You finally did call it quits.
Yeah, that led to us doing America’s Cup. The cool thing was that during our ramp up to the 2000 Games, our best friends Morgan and Kevin were campaigning with us, and we knew that it was likely one of us was going to win the Trials. So we sort of made this agreement that whichever one didn’t win, they’d help the other team carry on, and help them go through to the Games.

Well, part way through that, we heard about this shadowy sort of AC campaign being formed with a Seattle backer. And after the Games, all four of us ended up on this team getting jobs with One World.
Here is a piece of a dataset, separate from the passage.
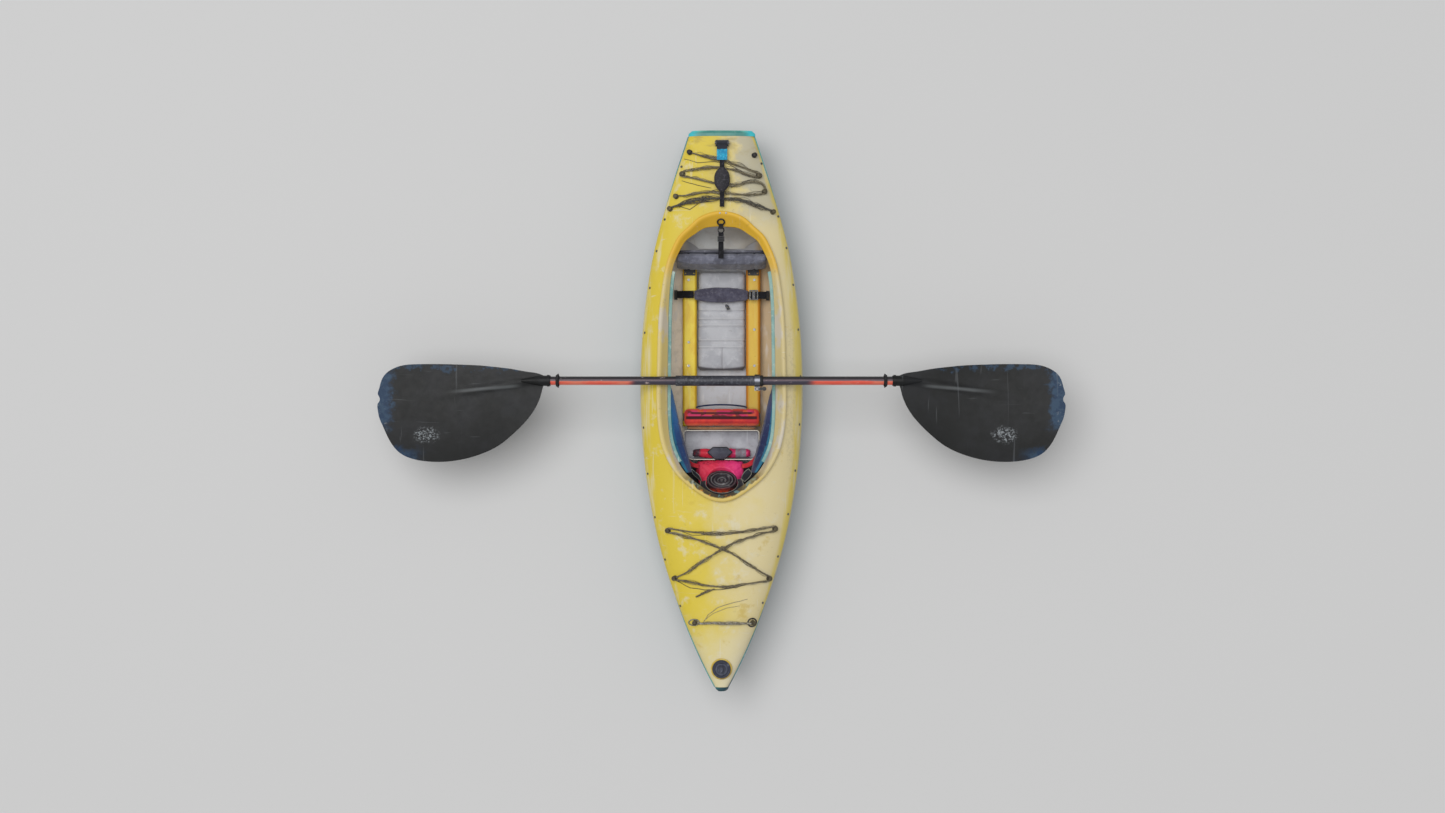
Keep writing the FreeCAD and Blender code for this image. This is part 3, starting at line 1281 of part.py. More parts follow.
shaft("shaft_left", -D("shaft_end"), -4, D("shaft_radius"), D("shaft_bore"))
shaft("shaft_right", 4, D("shaft_end"), D("shaft_radius"), D("shaft_bore"))
# bonded sleeve that fills the step between the left shaft and the centre tube, and the turning bush on the right
shim = pd_body("tube_sleeve")
k = sketch(shim, "YZ_Plane", "sleeve_section")
circle(k, 0, 0, D("tube_inner") - 0.05)
circle(k, 0, 0, D("shaft_radius") + 0.05)
pad(shim, k, 150)
shim.Placement = Placement(V(D("tube_left") + 2, PY, PZ), Rotation())
bush = pd_body("ferrule_bush")
k = sketch(bush, "XZ_Plane", "bush_section")
poly(k, [(0, D("shaft_radius") + 0.25), (70, D("shaft_radius") + 0.25), (70, D("tube_outer") - 0.5), (66.5, D("tube_outer") + 1.2), (60.6, D("tube_outer") + 1.2), (60.6, D("tube_inner") - 0.3), (0, D("tube_inner") - 0.3)])
rv = bush.newObject("PartDesign::Revolution", "Revolution")
rv.Profile = k
rv.ReferenceAxis = (k, ["H_Axis"])
rv.Angle = 360
bush.Placement = Placement(V(D("tube_right") - 60, PY, PZ), Rotation())
doc.recompute()
# split clamp round the tube with two lugs on the -Y side, a pin and a cam lever
cl = Part.makeCylinder(D("tube_outer") + 4.2, 20, V(0, 0, 0), V(1, 0, 0))
cl = cl.fuse(Part.makeBox(20, 18, 5, V(0, -37.5, 1.2))).fuse(Part.makeBox(20, 18, 5, V(0, -37.5, -6.2)))
cl = cl.cut(Part.makeCylinder(D("tube_outer") + 0.15, 40, V(-10, 0, 0), V(1, 0, 0)))
cl = cl.cut(Part.makeBox(30, 20, 2.4, V(-5, -40, -1.2)))
cl = cl.cut(Part.makeCylinder(2.7, 30, V(10, -30.5, -15), V(0, 0, 1)))
cl.translate(V(124, PY, PZ))
feat("ferrule_clamp", solid(cl.removeSplitter()))
bolt = Part.makeCylinder(2.5, 14.6, V(134, PY - 30.5, PZ - 7.1)).fuse(Part.makeCylinder(4.6, 2.4, V(134, PY - 30.5, PZ - 8.9)))
lv = Part.makeCylinder(7.0, 4.6, V(134, PY - 30.5, PZ + 6.6))
lv = lv.fuse(Part.makeBox(26, 9, 4.6, V(134, PY - 35, PZ + 6.6))).fuse(Part.makeCylinder(7.6, 9.5, V(161, PY - 30.5, PZ + 3.2)))
lv = lv.cut(Part.makeCylinder(2.7, 30, V(134, PY - 30.5, PZ)))
feat("ferrule_lever", solid(lv.removeSplitter()))
bolt = bolt.fuse(Part.makeCylinder(2.5, 6.0, V(134, PY - 30.5, PZ + 7.0))).fuse(Part.makeCylinder(4.8, 2.2, V(134, PY - 30.5, PZ + 11.4)))
feat("ferrule_bolt", solid(bolt.removeSplitter()))

BLADE = [(-664, 17), (-696, 29), (-730, 34), (-786, 44), (-846, 51.5), (-906, 57.5), (-966, 60.5), (-1056, 63), (-1146, 62.5), (-1206, 56.5), (-1236, 45),
         (-1258, 30), (-1272, 12), (-1280, -8), (-1286, -32), (-1289.3, -52), (-1284, -62), (-1283.5, -76), (-1289.6, -86), (-1290, -108),
         (-1285, -136), (-1273, -166), (-1262, -192), (-1240, -236), (-1206, -274), (-1162, -294), (-1106, -304), (-1030, -304), (-966, -294), (-906, -276),
         (-846, -248), (-786, -202), (-730, -146), (-700, -104), (-678, -52), (-668, -17)]


def blade(sign):
    out = [V(sign * -x, y, -80) for x, y in BLADE]
    wire = Part.Wire([periodic(out)])
    prism = Part.Face(wire).extrude(V(0, 0, 160))
    up, dn = [], []
    for i in range(25):
        x = 640 + (1300 - 640) * i / 24.0
        f = (x - 664) / 626.0
        ru, rd = [], []
        for j in range(31):
            y = -318 + (76 + 318) * j / 30.0
            sp = -58 * smooth(f / 0.75)
            ym = -120 * smooth(f / 0.6)
            zm = -13 * math.sin(math.pi * max(0.0, min(1.0, f))) ** 1.0 + 6 * f - 0.00042 * (y - ym) ** 2 * smooth(f / 0.35)
            th = D("blade_thick") * (0.62 + 0.38 * math.exp(-((y - ym) / 110.0) ** 2))
            rib = 5.2 * math.exp(-((y - sp) / 13.0) ** 2) * (1 - smooth((f - 0.25) / 0.6))
            edge = 1.6 * math.exp(-((y - sp * 0.2 - 30) / 22.0) ** 2) * smooth(f / 0.3)
            ru.append(V(sign * x, y, zm + th / 2 + rib + edge))
            rd.append(V(sign * x, y, zm - th / 2 - rib * 0.5))
        up.append(ru)
        dn.append(rd)
    slab = skin_solid(up, dn)
    b = solid(slab.common(prism))
    sock = Part.makeCylinder(19.6, 40, V(0, 0, 0), V(1, 0, 0)).fuse(Part.makeCone(19.6, 6.0, 70, V(40, 0, 0), V(1, 0, 0)))
    sock = sock.fuse(Part.makeCylinder(22.0, 9, V(4, 0, 0), V(1, 0, 0)))
    sock.Placement = Placement(V(sign * (D("shaft_end") - 22), 0, 0), Rotation(V(0, 0, 1), 0 if sign > 0 else 180))
    b = b.fuse(sock)
    b = b.cut(Part.makeCylinder(D("shaft_radius") + 0.05, 24.05, V(sign * (D("shaft_end") - 24), 0, 0), V(sign, 0, 0)))
    b = solid(b.removeSplitter())
    b.translate(V(0, PY, PZ))
    return b


feat("blade_left", blade(-1))
feat("blade_right", blade(1))


def drip(sign):
    prof = [(16.25, 0), (20.5, 0), (27, 9), (26, 10.4), (19.6, 3.4), (19.6, 13), (16.25, 13)]
    f = Part.Face(Part.makePolygon([V(b, a, 0) for a, b in prof] + [V(prof[0][1], prof[0][0], 0)]))
    r = f.revolve(V(0, 0, 0), V(1, 0, 0), 360)
    r.Placement = Placement(V(sign * 622, PY, PZ), Rotation(V(0, 0, 1), 180 if sign > 0 else 0))
    return solid(r)


feat("drip_ring_left", drip(-1))
feat("drip_ring_right", drip(1))

# ------------------------------------------------------------------ write the parts
doc.recompute()
bad = [o.Name for o in doc.Objects if ("Invalid" in o.State or "Error" in o.State)]
if bad:
    raise RuntimeError("objects failed: %s" % bad)
seen = set()
for o in PARTS:
    s = o.Shape
    if o.Label in seen:
        raise RuntimeError("label twice: " + o.Label)
    seen.add(o.Label)
    if s.isNull() or not s.isValid() or not s.Solids:
        raise RuntimeError("bad shape: " + o.Label)
for o in PARTS:
    o.Shape.exportStep("parts/%s.step" % o.Label)
for line in CORD_REPORT:
    print(line)
print(len(PARTS), "parts written")
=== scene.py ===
import bpy, bmesh, math, random
from mathutils import Vector, Matrix, noise


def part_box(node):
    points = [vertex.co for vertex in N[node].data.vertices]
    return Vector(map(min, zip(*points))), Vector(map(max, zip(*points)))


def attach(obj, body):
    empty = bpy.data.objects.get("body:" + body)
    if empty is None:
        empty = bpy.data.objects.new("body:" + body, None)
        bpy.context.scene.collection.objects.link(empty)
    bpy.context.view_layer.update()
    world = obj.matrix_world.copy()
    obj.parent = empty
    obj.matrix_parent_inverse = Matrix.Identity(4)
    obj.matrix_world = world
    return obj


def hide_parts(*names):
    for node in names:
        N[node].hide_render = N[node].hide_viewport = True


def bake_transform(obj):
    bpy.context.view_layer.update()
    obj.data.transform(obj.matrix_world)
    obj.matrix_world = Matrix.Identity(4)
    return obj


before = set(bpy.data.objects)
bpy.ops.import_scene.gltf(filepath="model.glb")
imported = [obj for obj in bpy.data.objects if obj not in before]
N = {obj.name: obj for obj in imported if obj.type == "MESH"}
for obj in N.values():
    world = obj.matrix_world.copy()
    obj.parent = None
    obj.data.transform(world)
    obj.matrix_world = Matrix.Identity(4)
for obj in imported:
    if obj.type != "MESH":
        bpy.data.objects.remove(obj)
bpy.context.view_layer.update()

rnd = random.Random(7)

# ---------------------------------------------------------------- camera, stage, light
scene = bpy.context.scene
scene.view_settings.view_transform = "Standard"
scene.view_settings.look = "None"
cam_data = bpy.data.cameras.new("cam")
cam_data.lens = 50
cam_data.sensor_width = 36
cam_data.clip_end = 60
cam = bpy.data.objects.new("cam", cam_data)
cam.location = (0.0038, 0.0152, 7.83)
cam.rotation_euler = (0, 0, 0)
scene.collection.objects.link(cam)
scene.camera = cam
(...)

Jonathan was quite an accomplished big boat sailor at this time, but the other three of us were not at all. I’ll never forget when we all showed up for the first meeting, and Peter Gilmour, who was the sailing director, asked, “What does everyone want to do?” Jonathan raised his hand to be the main trimmer, but Morgan and I figured that the tactician role was the only thing we were good at. Kevin is really good with math, so he said, “I think it would be kind of cool to learn to navigate.” That meeting set us all on a new and very different path.

However, what is important to say is that my Olympic experiences have had a very positive interactive and team oriented theme. This transitions well into the Cup environment to use time effectively and make good campaign decisions. For a lot of the young people within Olympic campaigns, that’s how they grow and learn and become better.